Written exercise
Copy out, from the entries below, each line holding the string "limits".

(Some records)
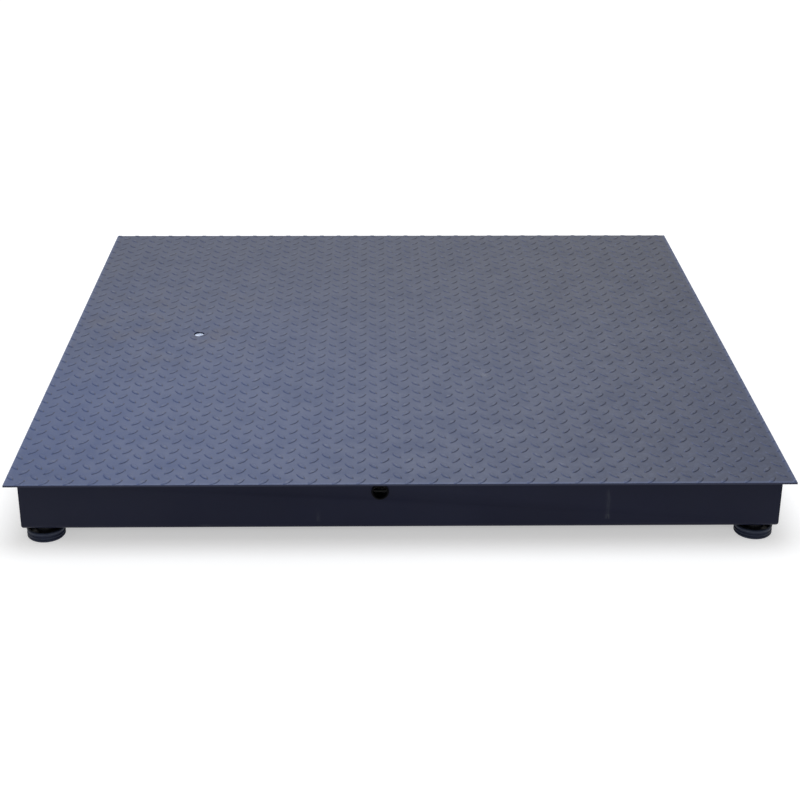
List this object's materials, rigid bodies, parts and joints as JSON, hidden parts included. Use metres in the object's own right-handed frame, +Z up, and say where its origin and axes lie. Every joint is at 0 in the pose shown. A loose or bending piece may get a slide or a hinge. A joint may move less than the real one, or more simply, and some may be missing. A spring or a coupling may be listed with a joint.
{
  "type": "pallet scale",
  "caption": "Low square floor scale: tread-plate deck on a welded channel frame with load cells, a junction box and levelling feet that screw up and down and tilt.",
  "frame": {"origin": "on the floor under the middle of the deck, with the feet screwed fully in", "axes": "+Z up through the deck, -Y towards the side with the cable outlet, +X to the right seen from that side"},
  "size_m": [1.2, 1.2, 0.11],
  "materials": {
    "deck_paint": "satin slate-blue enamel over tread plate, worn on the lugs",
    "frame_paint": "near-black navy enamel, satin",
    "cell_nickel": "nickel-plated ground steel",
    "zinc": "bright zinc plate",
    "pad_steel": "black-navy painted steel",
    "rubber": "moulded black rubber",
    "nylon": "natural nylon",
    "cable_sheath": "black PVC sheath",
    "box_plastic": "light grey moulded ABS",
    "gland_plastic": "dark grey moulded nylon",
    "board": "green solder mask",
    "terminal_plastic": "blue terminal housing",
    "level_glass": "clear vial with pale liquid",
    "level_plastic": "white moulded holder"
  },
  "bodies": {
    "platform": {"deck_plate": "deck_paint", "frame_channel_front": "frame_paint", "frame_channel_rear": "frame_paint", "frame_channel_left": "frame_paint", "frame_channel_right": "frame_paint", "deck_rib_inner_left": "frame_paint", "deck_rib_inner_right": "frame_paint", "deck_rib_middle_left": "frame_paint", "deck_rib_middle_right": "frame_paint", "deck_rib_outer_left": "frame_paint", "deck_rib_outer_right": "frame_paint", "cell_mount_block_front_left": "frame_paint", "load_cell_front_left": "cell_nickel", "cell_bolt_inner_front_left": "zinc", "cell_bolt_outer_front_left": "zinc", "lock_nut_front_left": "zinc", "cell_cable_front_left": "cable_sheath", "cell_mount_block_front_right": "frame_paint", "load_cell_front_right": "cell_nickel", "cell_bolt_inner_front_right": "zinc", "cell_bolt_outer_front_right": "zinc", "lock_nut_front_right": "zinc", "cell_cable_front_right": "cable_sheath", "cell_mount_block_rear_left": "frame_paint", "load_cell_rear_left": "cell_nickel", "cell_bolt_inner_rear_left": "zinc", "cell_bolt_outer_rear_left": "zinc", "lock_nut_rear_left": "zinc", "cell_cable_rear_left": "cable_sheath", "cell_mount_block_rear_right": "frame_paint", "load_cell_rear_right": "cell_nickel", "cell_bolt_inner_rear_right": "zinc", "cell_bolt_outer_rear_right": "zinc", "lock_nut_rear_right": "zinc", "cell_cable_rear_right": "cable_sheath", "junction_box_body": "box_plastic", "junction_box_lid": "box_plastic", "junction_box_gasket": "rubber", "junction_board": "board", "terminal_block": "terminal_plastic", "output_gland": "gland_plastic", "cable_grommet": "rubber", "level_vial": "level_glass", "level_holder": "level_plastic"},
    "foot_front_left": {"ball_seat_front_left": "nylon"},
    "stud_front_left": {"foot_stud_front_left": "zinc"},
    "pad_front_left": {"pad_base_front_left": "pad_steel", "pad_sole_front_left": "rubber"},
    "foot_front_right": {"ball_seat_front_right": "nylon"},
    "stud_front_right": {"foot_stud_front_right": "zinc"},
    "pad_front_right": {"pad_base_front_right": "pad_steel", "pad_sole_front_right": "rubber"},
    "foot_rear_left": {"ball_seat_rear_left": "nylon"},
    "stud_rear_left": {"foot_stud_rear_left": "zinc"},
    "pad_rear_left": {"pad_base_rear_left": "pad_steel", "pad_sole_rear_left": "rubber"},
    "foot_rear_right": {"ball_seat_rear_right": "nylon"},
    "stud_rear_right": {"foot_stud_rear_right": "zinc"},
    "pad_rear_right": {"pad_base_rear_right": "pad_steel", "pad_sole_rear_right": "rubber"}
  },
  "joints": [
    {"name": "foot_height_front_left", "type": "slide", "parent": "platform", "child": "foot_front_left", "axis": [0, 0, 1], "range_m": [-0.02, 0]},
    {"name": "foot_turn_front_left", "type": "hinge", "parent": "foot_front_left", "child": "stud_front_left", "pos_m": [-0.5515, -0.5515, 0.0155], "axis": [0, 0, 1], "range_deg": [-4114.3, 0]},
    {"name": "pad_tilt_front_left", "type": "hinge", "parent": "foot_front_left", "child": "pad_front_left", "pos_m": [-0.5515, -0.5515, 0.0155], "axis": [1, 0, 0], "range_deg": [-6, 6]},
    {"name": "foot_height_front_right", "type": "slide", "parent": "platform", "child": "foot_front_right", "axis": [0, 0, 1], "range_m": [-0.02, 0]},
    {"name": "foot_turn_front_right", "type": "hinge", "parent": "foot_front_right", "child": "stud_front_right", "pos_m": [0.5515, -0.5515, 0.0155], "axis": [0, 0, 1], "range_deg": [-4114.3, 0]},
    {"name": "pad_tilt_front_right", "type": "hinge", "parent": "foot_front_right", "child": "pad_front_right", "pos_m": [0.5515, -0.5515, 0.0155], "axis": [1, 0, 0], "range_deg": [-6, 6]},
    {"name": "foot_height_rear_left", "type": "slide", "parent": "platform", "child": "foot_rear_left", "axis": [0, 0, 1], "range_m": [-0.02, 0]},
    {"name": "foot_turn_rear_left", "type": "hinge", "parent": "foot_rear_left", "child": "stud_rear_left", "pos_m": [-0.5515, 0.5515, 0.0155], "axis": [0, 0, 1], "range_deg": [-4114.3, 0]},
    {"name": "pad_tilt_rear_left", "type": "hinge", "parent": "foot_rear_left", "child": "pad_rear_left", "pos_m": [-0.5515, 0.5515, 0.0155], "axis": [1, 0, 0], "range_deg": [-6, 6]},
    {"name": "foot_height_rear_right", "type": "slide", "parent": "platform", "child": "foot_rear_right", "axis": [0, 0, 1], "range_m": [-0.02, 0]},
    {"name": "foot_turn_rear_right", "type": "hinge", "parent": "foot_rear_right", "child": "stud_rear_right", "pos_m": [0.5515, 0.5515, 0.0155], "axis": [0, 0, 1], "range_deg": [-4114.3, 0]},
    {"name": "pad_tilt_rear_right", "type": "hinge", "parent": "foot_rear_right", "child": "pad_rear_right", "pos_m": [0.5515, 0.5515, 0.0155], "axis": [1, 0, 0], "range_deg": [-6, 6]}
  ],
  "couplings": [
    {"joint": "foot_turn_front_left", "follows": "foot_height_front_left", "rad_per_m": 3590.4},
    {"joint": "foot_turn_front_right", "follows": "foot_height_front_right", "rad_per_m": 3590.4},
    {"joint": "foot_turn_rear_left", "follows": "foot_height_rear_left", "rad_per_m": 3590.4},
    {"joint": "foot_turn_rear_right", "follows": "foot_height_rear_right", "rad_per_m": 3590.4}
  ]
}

--

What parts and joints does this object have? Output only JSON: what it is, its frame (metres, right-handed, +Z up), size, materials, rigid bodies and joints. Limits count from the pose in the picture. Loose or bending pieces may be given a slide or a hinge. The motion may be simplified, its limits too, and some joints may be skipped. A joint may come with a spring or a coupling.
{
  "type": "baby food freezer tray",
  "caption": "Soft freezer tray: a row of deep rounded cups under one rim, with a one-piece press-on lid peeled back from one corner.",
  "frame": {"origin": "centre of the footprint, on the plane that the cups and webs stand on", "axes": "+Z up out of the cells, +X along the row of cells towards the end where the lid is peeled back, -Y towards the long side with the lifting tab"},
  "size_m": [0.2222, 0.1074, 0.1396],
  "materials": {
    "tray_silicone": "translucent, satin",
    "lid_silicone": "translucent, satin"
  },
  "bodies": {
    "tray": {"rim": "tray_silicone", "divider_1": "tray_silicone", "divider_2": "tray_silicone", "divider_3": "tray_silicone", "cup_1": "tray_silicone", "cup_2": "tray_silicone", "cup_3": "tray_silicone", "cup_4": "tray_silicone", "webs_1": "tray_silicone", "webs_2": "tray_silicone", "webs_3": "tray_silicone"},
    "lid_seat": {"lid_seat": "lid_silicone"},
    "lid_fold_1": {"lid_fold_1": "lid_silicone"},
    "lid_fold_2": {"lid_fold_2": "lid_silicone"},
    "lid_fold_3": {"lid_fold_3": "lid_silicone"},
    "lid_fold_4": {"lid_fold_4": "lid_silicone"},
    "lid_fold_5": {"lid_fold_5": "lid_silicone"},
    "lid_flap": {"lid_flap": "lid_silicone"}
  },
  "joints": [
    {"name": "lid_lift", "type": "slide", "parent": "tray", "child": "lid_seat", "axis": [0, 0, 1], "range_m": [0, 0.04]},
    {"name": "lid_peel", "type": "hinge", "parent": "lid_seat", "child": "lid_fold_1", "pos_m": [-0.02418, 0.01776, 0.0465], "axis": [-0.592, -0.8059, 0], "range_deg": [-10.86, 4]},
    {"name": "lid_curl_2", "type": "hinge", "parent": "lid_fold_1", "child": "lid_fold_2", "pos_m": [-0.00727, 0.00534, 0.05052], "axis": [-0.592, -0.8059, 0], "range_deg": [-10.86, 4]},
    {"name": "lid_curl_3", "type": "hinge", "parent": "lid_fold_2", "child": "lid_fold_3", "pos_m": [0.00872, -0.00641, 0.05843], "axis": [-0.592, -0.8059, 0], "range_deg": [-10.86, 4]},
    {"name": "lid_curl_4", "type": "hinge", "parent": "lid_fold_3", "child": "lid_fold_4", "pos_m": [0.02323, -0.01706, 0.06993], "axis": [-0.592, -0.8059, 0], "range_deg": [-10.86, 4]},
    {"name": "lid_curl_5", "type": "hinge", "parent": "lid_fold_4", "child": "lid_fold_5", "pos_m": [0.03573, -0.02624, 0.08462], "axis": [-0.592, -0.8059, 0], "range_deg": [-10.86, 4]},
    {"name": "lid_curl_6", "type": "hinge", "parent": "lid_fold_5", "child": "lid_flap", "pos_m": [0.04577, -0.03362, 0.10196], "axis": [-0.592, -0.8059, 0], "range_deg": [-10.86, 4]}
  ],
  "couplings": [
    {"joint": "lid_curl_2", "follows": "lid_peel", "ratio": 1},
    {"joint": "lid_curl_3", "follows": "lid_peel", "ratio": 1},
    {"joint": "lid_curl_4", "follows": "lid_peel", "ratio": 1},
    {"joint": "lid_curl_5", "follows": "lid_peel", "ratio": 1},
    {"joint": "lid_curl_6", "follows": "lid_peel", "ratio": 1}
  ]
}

...

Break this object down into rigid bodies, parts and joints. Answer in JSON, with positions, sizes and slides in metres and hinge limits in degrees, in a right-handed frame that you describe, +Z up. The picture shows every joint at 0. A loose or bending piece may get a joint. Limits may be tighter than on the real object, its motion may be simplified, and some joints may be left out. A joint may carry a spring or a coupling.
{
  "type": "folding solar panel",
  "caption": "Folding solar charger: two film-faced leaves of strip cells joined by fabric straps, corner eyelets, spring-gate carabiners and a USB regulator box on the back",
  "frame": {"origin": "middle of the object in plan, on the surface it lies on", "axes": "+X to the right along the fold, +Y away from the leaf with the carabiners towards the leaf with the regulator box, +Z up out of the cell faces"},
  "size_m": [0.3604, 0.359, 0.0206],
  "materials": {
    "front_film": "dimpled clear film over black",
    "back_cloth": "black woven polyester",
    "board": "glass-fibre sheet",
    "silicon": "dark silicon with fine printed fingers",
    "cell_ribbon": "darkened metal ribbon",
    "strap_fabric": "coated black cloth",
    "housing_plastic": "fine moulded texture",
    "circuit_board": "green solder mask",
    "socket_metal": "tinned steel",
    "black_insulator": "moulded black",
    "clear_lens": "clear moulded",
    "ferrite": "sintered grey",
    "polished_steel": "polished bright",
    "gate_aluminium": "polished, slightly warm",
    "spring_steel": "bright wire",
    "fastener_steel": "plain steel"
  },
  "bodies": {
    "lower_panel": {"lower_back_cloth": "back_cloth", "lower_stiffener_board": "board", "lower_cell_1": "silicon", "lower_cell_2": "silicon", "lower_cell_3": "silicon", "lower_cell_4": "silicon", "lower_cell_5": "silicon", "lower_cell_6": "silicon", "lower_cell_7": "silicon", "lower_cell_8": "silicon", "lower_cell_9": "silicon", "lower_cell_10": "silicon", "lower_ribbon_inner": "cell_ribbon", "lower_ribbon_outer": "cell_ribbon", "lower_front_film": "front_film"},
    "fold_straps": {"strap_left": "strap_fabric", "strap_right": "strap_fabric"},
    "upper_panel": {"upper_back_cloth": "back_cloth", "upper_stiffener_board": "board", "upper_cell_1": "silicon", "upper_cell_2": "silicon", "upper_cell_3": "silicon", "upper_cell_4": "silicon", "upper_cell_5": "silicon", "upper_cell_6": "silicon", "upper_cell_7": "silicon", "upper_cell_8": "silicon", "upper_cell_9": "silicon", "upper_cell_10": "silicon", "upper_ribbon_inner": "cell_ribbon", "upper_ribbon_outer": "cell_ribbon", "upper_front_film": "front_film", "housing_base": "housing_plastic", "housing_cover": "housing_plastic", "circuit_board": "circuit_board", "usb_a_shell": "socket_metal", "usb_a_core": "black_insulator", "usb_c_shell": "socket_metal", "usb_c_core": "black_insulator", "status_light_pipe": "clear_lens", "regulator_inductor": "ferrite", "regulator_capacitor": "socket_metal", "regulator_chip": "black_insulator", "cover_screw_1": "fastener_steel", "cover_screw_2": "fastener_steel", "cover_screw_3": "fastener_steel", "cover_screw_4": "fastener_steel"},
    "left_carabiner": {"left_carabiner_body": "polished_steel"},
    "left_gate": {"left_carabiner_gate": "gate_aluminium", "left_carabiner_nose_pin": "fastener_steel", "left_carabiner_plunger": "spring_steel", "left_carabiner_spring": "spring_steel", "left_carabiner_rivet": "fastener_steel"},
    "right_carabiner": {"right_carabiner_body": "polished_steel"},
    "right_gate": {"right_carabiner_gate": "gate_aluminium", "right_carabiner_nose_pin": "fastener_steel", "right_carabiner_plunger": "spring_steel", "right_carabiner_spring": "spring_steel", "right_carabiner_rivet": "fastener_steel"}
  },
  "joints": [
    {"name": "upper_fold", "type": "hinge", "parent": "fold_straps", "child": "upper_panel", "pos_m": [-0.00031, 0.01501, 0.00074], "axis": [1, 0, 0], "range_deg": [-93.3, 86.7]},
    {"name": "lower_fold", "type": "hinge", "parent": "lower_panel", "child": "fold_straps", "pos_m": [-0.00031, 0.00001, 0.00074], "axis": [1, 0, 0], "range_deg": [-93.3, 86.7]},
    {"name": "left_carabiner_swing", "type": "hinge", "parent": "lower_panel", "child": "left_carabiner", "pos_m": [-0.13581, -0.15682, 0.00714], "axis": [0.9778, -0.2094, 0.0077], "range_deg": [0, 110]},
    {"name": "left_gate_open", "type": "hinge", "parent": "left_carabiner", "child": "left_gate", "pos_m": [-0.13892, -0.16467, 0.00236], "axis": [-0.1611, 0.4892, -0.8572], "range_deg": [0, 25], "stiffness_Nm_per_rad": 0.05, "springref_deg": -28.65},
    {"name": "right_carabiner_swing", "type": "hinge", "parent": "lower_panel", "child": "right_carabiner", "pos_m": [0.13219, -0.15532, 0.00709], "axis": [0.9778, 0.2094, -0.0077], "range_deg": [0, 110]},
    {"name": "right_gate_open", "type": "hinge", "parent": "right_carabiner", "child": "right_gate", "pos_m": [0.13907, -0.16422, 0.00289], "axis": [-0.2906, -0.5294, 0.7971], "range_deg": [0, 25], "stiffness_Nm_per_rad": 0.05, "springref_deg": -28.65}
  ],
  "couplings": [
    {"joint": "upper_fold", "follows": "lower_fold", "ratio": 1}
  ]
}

Answer to the task
What parts and joints does this object have? Output only JSON: what it is, its frame (metres, right-handed, +Z up), size, materials, rigid bodies and joints. Limits count from the pose in the picture. Loose or bending pieces may be given a slide or a hinge. The motion may be simplified, its limits too, and some joints may be skipped. A joint may come with a spring or a coupling.
Break this object down into rigid bodies, parts and joints. Answer in JSON, with positions, sizes and slides in metres and hinge limits in degrees, in a right-handed frame that you describe, +Z up. The picture shows every joint at 0. A loose or bending piece may get a joint. Limits may be tighter than on the real object, its motion may be simplified, and some joints may be left out. A joint may carry a spring or a coupling.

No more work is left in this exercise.